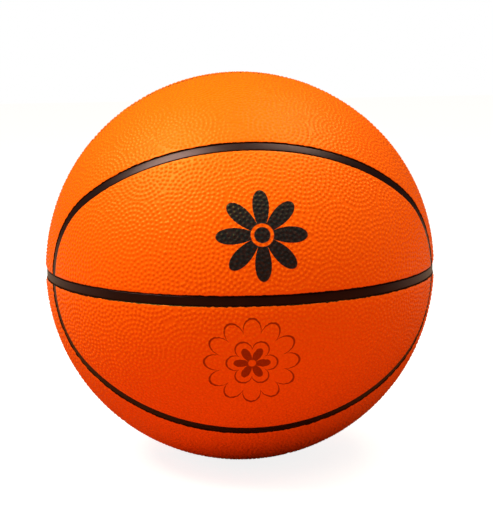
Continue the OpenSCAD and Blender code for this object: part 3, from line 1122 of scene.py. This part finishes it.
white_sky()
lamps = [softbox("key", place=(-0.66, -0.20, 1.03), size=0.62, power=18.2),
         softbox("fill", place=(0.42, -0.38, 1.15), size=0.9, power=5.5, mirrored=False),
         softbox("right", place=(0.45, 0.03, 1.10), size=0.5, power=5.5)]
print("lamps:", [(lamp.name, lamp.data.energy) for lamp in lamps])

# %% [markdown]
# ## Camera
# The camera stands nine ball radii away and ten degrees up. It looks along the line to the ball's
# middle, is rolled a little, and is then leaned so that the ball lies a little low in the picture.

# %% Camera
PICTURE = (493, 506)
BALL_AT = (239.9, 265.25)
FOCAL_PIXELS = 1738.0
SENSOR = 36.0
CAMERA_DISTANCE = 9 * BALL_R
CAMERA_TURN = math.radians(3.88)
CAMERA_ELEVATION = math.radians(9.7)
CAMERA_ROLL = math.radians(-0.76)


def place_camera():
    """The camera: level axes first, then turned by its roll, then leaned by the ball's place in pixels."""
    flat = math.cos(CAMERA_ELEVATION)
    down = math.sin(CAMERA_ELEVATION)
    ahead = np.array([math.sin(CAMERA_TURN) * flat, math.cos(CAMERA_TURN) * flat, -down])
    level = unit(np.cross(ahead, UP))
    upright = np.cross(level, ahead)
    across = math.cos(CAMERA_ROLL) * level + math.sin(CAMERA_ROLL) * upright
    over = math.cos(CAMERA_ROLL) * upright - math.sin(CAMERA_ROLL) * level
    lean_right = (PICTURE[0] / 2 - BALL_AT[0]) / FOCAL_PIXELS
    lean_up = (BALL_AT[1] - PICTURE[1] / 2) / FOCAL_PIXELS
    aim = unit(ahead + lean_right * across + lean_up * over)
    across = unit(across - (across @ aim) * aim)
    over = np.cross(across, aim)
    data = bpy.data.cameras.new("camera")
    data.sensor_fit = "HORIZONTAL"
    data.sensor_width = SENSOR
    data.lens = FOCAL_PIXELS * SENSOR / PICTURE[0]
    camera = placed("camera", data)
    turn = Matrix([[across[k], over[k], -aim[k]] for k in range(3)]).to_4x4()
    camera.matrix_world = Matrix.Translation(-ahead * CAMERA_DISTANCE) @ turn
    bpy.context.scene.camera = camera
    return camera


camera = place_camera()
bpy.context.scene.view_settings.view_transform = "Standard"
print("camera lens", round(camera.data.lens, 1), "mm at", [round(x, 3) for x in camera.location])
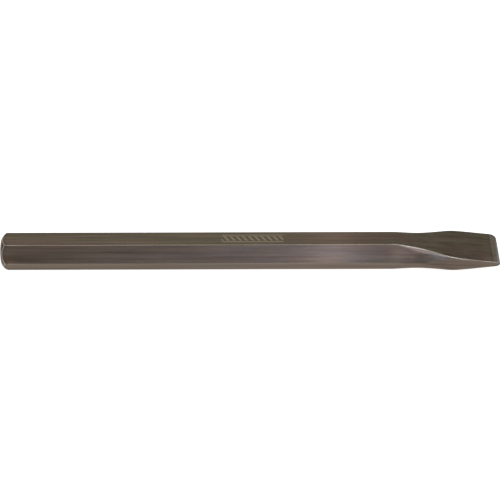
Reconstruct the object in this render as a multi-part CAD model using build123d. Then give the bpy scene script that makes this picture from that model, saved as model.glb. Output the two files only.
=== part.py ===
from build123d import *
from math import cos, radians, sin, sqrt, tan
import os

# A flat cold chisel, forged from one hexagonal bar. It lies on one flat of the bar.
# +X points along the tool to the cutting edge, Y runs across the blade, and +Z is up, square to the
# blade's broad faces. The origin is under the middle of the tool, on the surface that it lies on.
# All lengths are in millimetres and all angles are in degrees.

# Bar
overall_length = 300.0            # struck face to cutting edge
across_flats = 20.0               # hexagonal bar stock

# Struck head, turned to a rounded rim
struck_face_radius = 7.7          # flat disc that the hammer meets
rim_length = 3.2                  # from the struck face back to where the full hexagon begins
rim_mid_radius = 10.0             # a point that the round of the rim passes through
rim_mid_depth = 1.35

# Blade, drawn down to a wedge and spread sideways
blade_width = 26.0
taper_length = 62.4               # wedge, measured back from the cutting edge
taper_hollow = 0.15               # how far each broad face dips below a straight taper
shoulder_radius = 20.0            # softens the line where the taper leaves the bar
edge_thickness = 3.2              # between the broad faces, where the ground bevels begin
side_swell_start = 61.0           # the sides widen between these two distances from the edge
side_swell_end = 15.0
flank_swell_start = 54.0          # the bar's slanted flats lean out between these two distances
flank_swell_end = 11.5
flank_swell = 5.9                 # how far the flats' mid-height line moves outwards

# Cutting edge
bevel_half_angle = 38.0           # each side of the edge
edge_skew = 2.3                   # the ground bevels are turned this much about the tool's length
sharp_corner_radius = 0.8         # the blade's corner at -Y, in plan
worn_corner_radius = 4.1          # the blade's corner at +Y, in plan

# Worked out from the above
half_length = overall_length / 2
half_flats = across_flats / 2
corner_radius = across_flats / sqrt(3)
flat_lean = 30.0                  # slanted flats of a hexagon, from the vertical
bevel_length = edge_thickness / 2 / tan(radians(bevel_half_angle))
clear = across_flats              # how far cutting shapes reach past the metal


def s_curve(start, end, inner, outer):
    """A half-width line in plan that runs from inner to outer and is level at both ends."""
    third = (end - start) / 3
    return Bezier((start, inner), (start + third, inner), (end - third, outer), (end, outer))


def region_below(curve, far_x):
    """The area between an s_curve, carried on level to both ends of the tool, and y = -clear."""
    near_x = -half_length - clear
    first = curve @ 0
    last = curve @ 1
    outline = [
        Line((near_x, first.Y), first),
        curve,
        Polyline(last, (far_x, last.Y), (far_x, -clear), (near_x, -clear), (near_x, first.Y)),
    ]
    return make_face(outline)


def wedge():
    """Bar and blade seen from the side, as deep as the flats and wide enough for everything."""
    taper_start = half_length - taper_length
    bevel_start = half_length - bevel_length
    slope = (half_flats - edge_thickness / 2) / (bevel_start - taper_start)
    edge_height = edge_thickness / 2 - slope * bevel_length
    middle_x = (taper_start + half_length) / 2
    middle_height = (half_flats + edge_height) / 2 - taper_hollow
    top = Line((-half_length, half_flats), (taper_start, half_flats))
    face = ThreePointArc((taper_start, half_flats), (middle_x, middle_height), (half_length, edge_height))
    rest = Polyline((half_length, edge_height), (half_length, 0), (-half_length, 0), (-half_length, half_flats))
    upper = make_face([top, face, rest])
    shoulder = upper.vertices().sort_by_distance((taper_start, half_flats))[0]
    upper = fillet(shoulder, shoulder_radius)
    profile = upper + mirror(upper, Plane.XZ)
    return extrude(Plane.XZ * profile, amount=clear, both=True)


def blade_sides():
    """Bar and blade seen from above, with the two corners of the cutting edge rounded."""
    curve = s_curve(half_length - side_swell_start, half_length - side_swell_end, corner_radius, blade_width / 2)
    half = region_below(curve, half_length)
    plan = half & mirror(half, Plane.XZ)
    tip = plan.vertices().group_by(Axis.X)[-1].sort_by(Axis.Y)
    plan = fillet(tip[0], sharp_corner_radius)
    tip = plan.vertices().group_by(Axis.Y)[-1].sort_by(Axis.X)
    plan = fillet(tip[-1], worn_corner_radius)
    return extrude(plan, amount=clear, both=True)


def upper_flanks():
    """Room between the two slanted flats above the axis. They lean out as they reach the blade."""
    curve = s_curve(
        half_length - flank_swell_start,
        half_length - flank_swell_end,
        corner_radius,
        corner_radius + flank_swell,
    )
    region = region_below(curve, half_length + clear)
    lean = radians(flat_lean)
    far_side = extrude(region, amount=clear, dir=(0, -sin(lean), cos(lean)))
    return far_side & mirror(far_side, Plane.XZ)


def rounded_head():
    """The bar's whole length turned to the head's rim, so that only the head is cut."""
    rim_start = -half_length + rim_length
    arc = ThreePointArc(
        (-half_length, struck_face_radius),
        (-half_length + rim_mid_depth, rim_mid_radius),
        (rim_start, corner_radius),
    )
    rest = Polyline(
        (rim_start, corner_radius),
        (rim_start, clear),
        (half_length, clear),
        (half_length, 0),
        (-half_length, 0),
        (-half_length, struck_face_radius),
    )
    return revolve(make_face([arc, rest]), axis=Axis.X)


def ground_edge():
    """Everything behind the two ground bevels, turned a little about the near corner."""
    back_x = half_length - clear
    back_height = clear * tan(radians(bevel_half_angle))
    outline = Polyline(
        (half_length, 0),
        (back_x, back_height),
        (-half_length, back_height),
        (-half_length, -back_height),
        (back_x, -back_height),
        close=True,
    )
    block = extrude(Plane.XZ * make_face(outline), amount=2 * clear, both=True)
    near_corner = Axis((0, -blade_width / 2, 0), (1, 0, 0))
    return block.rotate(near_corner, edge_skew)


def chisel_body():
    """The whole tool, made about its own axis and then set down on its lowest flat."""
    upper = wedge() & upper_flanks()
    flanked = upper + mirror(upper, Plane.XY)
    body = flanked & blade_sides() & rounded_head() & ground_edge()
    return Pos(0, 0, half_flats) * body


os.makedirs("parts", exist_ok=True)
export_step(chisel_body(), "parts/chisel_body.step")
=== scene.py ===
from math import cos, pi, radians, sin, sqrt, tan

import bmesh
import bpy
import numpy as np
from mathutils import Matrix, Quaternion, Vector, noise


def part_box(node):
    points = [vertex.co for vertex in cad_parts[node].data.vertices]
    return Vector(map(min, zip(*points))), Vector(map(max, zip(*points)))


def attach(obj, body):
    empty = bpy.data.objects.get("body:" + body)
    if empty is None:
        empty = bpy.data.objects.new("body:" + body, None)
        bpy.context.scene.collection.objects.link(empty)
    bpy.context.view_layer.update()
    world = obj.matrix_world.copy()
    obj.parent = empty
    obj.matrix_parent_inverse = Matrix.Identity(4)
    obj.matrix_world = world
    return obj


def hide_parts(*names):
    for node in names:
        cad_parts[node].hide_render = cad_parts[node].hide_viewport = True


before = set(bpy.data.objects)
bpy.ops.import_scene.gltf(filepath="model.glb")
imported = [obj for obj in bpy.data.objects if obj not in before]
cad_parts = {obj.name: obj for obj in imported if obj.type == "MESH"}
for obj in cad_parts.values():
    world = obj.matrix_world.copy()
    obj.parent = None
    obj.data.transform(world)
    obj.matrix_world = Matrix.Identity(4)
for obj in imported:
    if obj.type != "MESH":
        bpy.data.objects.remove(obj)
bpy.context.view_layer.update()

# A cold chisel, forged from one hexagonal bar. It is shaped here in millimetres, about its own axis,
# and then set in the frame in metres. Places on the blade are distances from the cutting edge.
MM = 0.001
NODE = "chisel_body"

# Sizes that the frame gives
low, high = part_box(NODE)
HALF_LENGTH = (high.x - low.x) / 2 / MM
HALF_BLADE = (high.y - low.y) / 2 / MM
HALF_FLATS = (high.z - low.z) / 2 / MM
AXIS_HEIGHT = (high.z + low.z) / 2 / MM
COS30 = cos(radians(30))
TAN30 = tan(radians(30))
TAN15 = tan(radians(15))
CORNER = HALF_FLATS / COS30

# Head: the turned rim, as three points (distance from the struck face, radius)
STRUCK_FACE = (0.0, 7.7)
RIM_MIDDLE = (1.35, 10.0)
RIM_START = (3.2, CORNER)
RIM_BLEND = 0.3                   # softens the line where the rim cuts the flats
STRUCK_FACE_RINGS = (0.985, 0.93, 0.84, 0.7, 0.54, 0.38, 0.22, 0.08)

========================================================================

DIRECTIONS: Begin with the first line of the records and reproduce each line as is, ending with the line that holds "CAMERA_ROLL = math.radians(-0.76)".

TASK ANSWER:
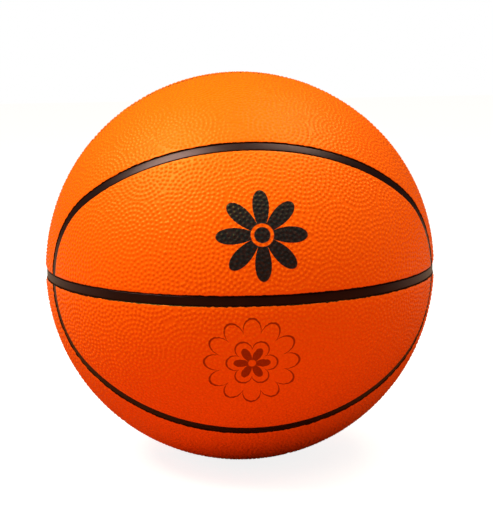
Continue the OpenSCAD and Blender code for this object: part 3, from line 1122 of scene.py. This part finishes it.
white_sky()
lamps = [softbox("key", place=(-0.66, -0.20, 1.03), size=0.62, power=18.2),
         softbox("fill", place=(0.42, -0.38, 1.15), size=0.9, power=5.5, mirrored=False),
         softbox("right", place=(0.45, 0.03, 1.10), size=0.5, power=5.5)]
print("lamps:", [(lamp.name, lamp.data.energy) for lamp in lamps])

# %% [markdown]
# ## Camera
# The camera stands nine ball radii away and ten degrees up. It looks along the line to the ball's
# middle, is rolled a little, and is then leaned so that the ball lies a little low in the picture.

# %% Camera
PICTURE = (493, 506)
BALL_AT = (239.9, 265.25)
FOCAL_PIXELS = 1738.0
SENSOR = 36.0
CAMERA_DISTANCE = 9 * BALL_R
CAMERA_TURN = math.radians(3.88)
CAMERA_ELEVATION = math.radians(9.7)
CAMERA_ROLL = math.radians(-0.76)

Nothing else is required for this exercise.